Sensitivity on trial
Overall, Mr. O'Malley's sensitivities will be on public trial as he implements the crackdown on crime. The harder police work against drug offenses and nuisance crimes, the greater the possibility of a backlash from families whose members are caught in police dragnets.
Mr. O'Malley has no time to waste before the Dec. 8 inauguration. In five weeks, the 36-year-old Mr. O'Malley has to find people he trusts to lead about 40 city agencies. He will undoubtedly keep some holdovers. But he has pledged to bring in his own appointees to key departments, including police, housing and public works. He also has to set priorities, assemble a personal staff and find volunteers to serve on boards and commissions.
The last time a change of this magnitude swept City Hall was in 1987, when Kurt L. Schmoke wanted to make a break with the practices of his predecessors -- Clarence "Du" Burns and William Donald Schaefer. Now it is his time to suffer political rejection as Mr. O'Malley jettisons vestiges of the past 12 years, including many of the 197 city officials who have served at Mr. Schmoke's pleasure.

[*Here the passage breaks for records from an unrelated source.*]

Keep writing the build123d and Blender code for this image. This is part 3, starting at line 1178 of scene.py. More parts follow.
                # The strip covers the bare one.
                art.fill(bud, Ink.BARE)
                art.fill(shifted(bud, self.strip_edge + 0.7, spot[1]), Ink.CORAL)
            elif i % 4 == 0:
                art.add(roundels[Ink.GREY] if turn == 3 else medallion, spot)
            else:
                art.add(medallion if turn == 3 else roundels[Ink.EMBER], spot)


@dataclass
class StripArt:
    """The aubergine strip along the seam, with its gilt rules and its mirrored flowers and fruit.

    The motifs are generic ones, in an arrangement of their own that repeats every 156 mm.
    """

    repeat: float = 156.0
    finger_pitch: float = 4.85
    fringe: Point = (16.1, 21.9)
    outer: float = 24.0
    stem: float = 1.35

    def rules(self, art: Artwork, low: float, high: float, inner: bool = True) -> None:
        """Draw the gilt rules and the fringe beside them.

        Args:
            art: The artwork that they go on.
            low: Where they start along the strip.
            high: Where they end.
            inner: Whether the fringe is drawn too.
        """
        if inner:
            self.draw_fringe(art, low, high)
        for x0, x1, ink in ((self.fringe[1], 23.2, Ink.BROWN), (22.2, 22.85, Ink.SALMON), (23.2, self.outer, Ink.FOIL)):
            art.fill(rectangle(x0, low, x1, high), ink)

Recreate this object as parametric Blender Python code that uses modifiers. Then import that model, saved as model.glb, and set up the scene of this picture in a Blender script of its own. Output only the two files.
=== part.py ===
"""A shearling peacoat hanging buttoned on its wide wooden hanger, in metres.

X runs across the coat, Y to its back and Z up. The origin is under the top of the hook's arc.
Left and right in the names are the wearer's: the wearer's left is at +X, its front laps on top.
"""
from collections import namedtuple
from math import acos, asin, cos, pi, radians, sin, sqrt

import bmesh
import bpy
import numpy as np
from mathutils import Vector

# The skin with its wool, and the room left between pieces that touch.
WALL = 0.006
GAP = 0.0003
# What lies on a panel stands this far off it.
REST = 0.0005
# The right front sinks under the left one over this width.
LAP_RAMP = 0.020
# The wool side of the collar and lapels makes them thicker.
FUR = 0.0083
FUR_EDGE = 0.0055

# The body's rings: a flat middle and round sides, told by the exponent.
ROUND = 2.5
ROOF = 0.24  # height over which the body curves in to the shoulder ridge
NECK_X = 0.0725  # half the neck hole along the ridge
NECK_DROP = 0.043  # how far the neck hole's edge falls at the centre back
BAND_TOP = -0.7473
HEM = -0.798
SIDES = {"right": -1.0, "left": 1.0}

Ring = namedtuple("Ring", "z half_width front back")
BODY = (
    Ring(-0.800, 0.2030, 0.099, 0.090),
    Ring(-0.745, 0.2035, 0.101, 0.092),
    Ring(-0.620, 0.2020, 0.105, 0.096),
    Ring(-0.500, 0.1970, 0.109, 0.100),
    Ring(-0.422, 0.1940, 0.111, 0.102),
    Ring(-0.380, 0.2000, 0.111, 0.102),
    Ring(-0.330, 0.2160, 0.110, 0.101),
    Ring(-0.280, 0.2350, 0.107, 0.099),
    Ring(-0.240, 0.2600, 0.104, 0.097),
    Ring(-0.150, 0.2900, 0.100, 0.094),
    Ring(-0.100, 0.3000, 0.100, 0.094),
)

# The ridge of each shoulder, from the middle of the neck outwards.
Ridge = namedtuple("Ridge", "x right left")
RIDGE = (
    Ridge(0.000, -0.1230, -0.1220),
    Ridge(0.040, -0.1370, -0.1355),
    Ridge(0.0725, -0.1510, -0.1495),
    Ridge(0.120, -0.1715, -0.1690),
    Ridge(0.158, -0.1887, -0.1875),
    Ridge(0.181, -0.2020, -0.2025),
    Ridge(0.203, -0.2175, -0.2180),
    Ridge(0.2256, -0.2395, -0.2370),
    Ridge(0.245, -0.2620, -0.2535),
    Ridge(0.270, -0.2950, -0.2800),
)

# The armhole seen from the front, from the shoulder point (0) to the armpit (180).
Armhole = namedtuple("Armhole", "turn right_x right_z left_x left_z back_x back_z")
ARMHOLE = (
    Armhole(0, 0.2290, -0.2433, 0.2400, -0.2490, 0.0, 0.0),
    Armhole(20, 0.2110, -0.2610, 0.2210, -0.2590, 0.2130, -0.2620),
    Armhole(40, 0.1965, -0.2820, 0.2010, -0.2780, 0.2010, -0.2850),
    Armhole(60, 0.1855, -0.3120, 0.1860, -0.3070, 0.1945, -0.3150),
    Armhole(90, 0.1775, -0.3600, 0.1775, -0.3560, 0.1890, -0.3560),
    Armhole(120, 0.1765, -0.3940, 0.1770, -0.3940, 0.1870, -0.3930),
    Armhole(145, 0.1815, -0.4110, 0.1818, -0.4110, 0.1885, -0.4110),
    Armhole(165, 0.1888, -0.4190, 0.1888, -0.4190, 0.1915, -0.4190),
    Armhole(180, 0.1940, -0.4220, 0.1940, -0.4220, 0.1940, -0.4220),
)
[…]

As Mr. O'Malley starts putting his imprint on local government, he is lucky to be guided by a group of seasoned political advisers. They are headed by Richard O. Berndt, a former operative in the Schaefer City Hall whose law clients include the Catholic Archdio- * cese, and Joseph J. Haskins Jr., president of Harbor Bank of Maryland.
During the interregnum, transition task forces will focus on a dozen policy areas. Their members represent all segments of Baltimore. A lawyer who once was Mr. O'Malley's college roommate is among steering committee members. So are veterans of the Schaefer mayoral administration and doers from philanthropic endeavors.
Not too much should be made of several advisers' past links to Mr. Schaefer. It is true that some of them contributed to Mr. Schaefer's early successes as mayor and were also active in his gubernatorial campaigns. But these movers and shakers also worked for other Democratic politicians, ranging from Gov. Parris N. Glendening and Rep. Benjamin L. Cardin to Sen. Barbara A. Mikulski and former Rep. Parren J. Mitchell.
Ultimately, though, the decision making will fall on Mr. O'Malley, a former prosecutor and Celtic folk musician with two CDs among his credits.
In his public career, Mr. O'Malley has shown ambition, good timing and astuteness and an ability to deal with people with backgrounds different from his own.
The Montgomery County native burst onto the Baltimore political scene in 1990, when he challenged state Sen. John A. Pica Jr. He narrowly lost but was elected to the City Council in 1992. When Mr. Pica abruptly resigned five years later, Mr. O'Malley wisely did not seek the vacancy. Instead, he threw his support behind Joan Carter Conway, who became the first African-American woman to rise to the Senate from the racially mixed Northeast Baltimore district.
This year, Senator Conway's early support proved instrumental when Mr. O'Malley decided to run for mayor just days before the filing deadline. Although his late-starting campaign was initially given little chance to succeed, his zero-tolerance stand captured voters' attention, enabling Mr. O'Malley to overwhelmingly defeat his Democratic primary rivals. He had a focused message and good organization.
His new position will make Mr. O'Malley one of Maryland's most prominent Democrats. If he succeeds as Baltimore mayor, he could become a future contender for some other high office, a seat in the House of Representatives, perhaps, or U.S. Senate.
For now, though, he will have to prove that he can make Baltimore work. He has to be able to stop the continuing exodus of people fleeing crime, high taxes and poor schools and increase the city's regional competitiveness.
Mr. O'Malley must persuade Baltimoreans that their financial -- and emotional -- investments in the city are sound, secure and likely to appreciate. He has to be able to sell outside investors on Baltimore as a city of growth and promise, in which government policies are predictable, their administration is honest, the regulatory environment is welcoming and the delivery of high-quality services is predictable.
Many other troubled big cities have staged near-miraculous turnarounds. Voters have anointed Mr. O'Malley to provide the inspirational leadership of words and deeds that will enable Baltimore, too, to regain its status as a national and international powerhouse.